Et puis, quelques centaines de milliers de morts plus tard, les moulins ont repris leur boulot, moudre le grain. Un paysan du coin avait raconté qu’un jour, le vent avait fait grève et les moulins se sont définitivement arrêtés. Bien sûr, c’était la révolution industrielle, avec les trains et les machines, mais c’est le vent qui a fait grève, on ne sait trop pourquoi. Le vin raconte plein de chose, à commencer par le temps qu’il a fait pendant les cent jours qui séparent la floraison des vendanges. Des histoires que les paysans se racontent, une fillette de vin à l’ombre d’un sureau. «Quand le père Malinge a été retrouvé mort près du château, c’était le lendemain de l’orage de grêle. Ah non, la grêle c’est le jour où le fils à Juliette est né ! On venait juste de finir les vendanges». Enfin on se rappelle à peu près. Maintenant c’est plus difficile, tout le monde bourlingue, ça dilue les souvenirs. Aujourd’hui à force de trop voyager, même les vins en finissent à se ressembler, une pincée de banane par ci, une cuillérée de fruits rouges par là… Mais il ne faut pas désespérer le pressoir, ils recommencent à retrouver leurs origines. On peut ainsi les croiser, parfois plus âpre, plus tannique, moins fruité.
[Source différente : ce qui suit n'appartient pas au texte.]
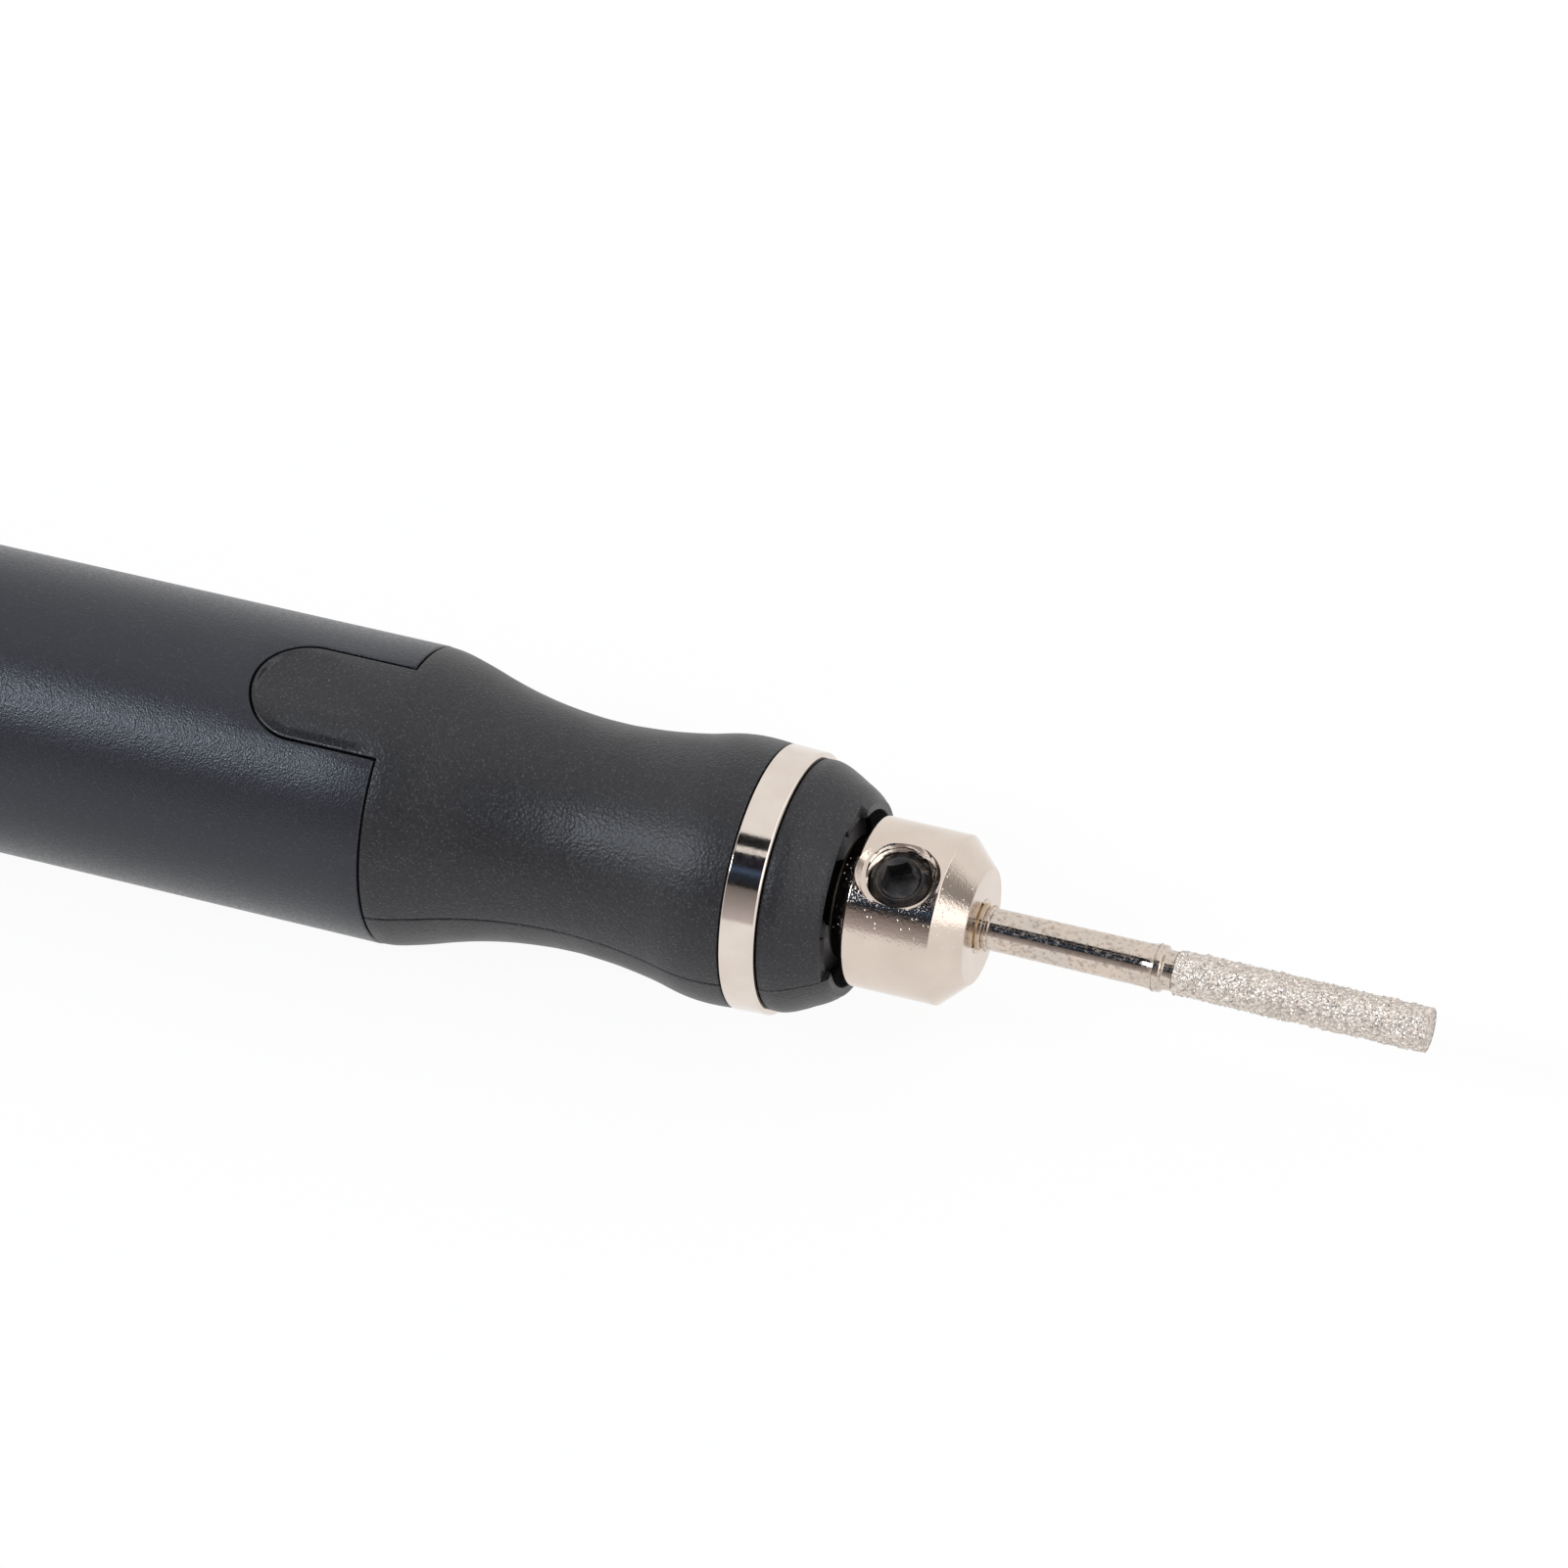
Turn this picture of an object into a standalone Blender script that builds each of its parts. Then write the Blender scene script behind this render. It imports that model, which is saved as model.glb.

Quatre bouteilles…J’aimais bien ce vin là, un cabernet d’Anjou, un rosé de l’été, frais et doux. – Si je connaissais le vigneron ? C’était mon grand père Sillard ! Tu vois si je débouchais cette bouteille, sans que l’on y prenne garde, les rêves s’enfuiraient et il n’en sortirait qu’une infâme piquette. Tel que tu le vois, enfermé et tranquille, le vin s’y repose, baignant dans toute la mémoire de son coteau.
Je n’ai découvert (moi) que récemment les saveurs douces mais entêtantes des vins de Loire. Ces vignes, ce que l’auteur en raconte, me semblent pourtant familières. Et font irrésistiblement penser aux « petits vins frais », vins de soif de l’été (et d’autres saisons), si souvent évoqués par Nerval. Santé, camarades!